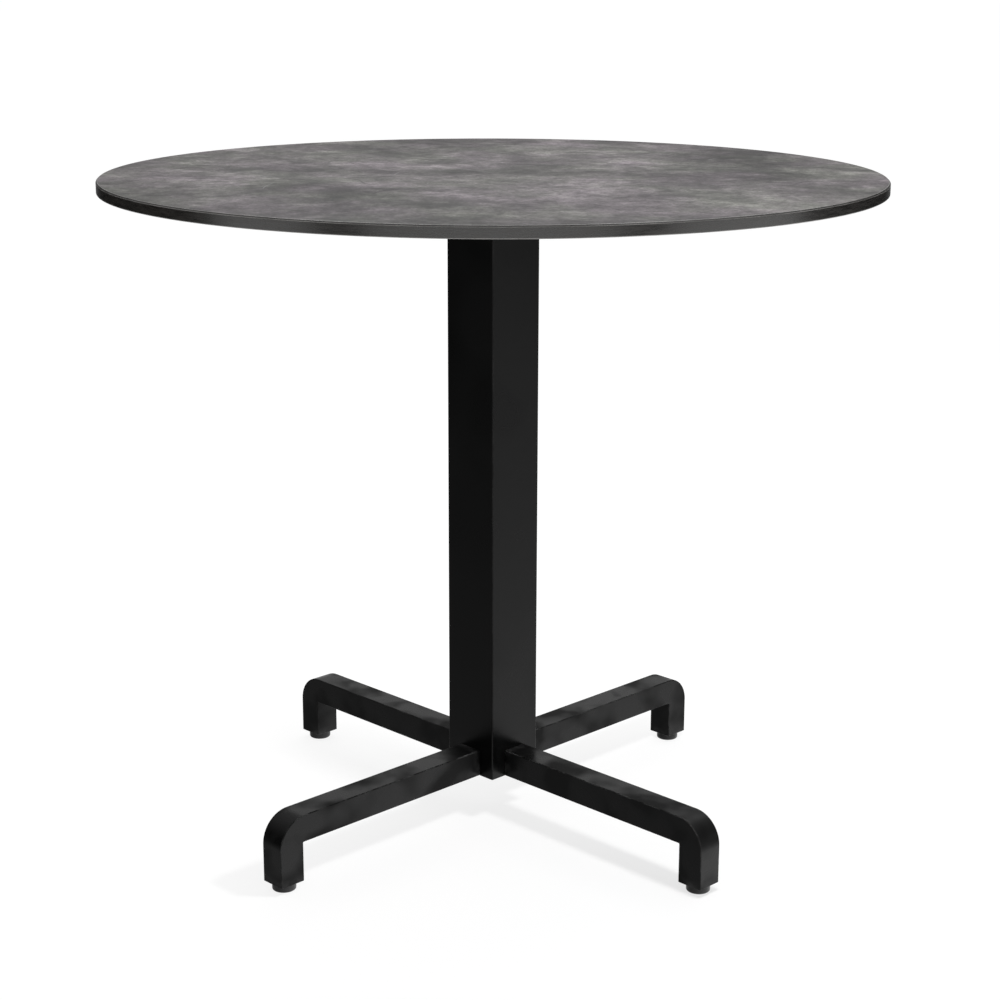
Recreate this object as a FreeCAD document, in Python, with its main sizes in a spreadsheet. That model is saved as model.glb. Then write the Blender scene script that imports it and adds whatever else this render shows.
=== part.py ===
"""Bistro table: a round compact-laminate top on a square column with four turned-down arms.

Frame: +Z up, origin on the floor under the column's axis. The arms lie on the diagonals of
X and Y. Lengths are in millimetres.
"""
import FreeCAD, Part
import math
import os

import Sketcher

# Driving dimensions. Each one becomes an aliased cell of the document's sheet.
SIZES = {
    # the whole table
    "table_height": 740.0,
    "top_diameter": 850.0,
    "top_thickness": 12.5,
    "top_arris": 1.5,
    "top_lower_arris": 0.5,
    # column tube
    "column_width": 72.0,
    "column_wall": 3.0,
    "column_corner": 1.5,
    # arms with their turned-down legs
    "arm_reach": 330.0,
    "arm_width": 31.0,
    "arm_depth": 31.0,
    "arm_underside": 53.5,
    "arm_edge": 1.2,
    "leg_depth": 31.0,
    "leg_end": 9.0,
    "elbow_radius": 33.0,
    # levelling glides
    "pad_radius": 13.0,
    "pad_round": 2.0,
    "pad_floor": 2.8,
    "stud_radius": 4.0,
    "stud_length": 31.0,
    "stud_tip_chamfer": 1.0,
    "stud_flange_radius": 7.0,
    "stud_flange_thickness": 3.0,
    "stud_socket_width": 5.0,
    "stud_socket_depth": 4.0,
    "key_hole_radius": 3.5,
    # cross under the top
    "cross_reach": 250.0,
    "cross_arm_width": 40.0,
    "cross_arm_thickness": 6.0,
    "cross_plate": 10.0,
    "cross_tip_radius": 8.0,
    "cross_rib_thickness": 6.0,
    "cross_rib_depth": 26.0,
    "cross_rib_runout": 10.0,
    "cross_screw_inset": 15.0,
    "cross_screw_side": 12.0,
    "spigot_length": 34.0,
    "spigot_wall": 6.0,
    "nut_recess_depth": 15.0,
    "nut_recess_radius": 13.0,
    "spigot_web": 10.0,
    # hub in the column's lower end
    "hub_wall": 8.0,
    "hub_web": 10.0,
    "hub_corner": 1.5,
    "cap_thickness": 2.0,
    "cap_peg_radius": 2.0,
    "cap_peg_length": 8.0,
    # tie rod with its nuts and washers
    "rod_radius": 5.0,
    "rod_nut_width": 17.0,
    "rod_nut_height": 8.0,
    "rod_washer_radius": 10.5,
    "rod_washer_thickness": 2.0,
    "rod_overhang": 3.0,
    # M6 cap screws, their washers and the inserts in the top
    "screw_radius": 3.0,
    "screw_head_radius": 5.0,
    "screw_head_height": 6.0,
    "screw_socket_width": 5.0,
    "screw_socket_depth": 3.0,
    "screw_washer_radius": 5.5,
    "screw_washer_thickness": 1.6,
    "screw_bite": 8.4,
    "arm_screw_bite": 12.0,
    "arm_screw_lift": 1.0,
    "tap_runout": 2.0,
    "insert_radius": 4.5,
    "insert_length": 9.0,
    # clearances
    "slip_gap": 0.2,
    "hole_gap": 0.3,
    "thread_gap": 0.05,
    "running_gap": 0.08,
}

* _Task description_
Quote the data above verbatim from its first line to the line that includes "import Sketcher", with both boundary lines retained.

* _Response to this task_
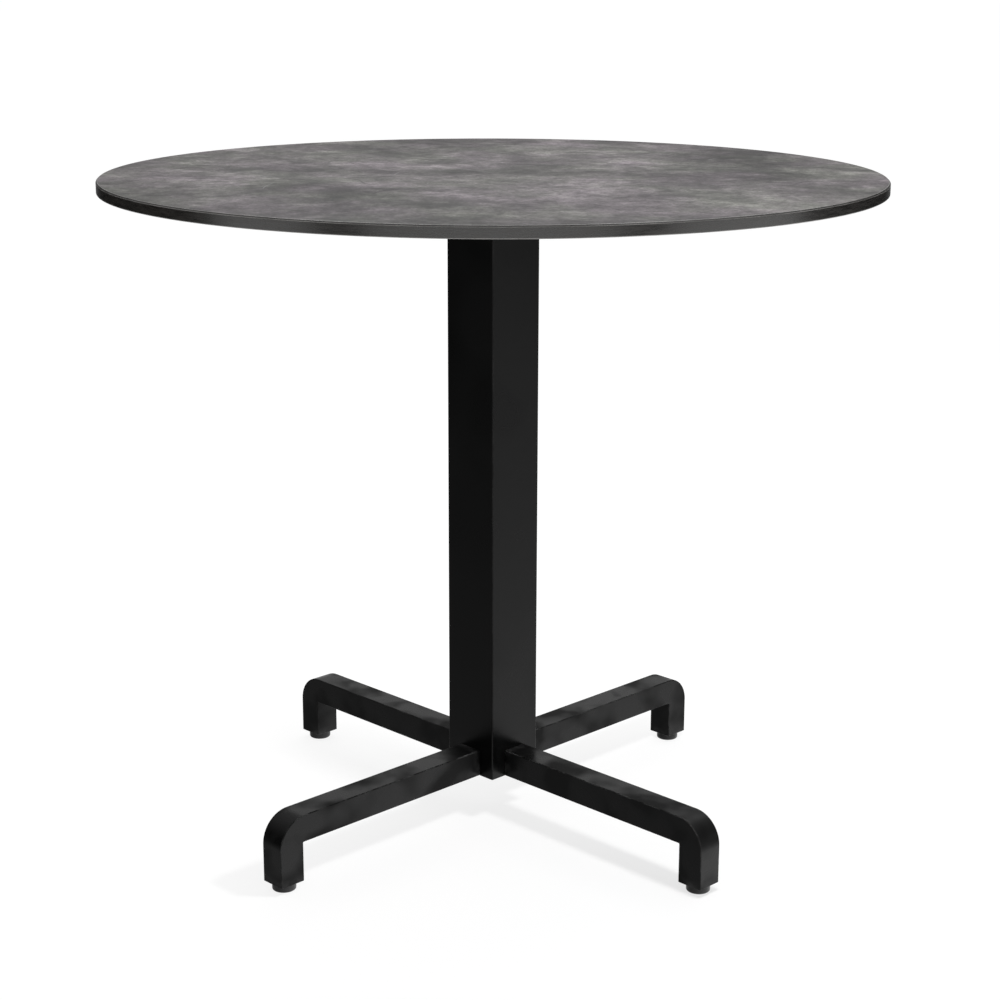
Recreate this object as a FreeCAD document, in Python, with its main sizes in a spreadsheet. That model is saved as model.glb. Then write the Blender scene script that imports it and adds whatever else this render shows.
=== part.py ===
"""Bistro table: a round compact-laminate top on a square column with four turned-down arms.

Frame: +Z up, origin on the floor under the column's axis. The arms lie on the diagonals of
X and Y. Lengths are in millimetres.
"""
import FreeCAD, Part
import math
import os

import Sketcher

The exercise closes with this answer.